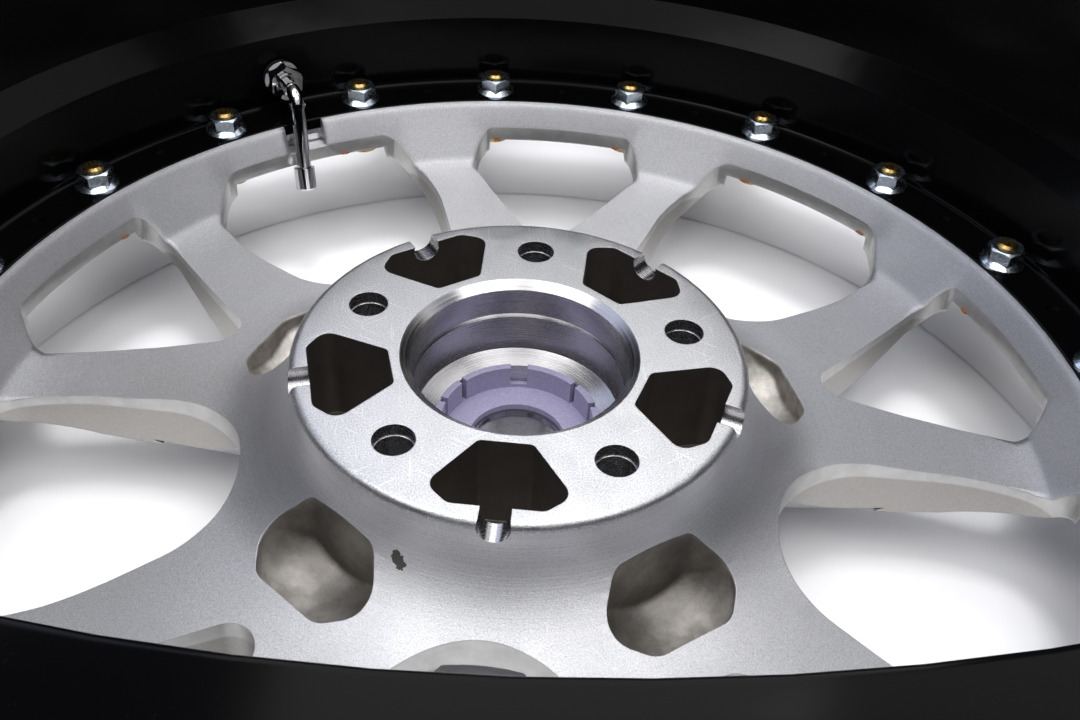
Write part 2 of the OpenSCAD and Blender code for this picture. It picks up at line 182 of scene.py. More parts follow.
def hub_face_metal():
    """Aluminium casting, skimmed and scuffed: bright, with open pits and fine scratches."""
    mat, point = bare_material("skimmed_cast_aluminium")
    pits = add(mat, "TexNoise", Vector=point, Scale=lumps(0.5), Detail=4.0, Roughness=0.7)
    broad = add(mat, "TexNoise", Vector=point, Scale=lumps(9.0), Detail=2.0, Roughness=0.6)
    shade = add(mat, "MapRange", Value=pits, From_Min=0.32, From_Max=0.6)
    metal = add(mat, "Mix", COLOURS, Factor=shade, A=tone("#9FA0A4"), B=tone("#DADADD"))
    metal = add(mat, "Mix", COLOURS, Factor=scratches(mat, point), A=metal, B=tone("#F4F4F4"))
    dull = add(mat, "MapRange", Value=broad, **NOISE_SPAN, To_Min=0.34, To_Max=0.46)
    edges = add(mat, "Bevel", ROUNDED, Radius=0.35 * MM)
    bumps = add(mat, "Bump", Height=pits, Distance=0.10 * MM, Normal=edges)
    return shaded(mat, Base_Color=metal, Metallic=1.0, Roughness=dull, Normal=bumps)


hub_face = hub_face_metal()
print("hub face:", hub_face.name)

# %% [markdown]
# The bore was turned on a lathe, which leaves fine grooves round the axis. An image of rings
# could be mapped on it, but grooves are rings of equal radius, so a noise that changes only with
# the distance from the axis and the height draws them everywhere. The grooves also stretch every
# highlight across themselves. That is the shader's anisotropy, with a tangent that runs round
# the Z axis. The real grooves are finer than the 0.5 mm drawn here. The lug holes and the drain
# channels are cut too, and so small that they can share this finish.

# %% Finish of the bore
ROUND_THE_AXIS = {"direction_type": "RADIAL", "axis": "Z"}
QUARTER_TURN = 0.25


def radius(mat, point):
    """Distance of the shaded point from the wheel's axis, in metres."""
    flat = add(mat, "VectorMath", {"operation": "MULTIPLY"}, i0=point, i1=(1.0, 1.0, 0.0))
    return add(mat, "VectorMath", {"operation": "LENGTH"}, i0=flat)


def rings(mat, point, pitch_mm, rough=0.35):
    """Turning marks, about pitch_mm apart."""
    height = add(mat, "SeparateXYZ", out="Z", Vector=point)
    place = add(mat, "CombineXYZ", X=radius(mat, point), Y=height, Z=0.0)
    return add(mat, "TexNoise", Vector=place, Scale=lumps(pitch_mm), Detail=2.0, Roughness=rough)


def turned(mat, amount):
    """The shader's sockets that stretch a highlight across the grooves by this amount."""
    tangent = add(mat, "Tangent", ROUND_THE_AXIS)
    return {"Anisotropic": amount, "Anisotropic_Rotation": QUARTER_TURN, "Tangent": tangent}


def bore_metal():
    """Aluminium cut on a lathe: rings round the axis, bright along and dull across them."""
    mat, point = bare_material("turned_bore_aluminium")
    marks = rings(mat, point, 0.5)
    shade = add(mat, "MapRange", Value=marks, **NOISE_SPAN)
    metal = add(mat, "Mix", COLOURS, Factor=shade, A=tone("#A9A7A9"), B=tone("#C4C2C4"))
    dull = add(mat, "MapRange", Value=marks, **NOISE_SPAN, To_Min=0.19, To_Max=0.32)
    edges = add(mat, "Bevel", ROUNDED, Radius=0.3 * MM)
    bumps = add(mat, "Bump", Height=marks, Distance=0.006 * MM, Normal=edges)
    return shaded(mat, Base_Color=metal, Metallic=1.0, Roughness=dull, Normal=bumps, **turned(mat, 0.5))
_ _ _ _
» **GOAL**
Look through the material above. Copy each line where the word "this" appears.

» **WRITTEN REPLY**
Write part 2 of the OpenSCAD and Blender code for this picture. It picks up at line 182 of scene.py. More parts follow.
# channels are cut too, and so small that they can share this finish.
    """The shader's sockets that stretch a highlight across the grooves by this amount."""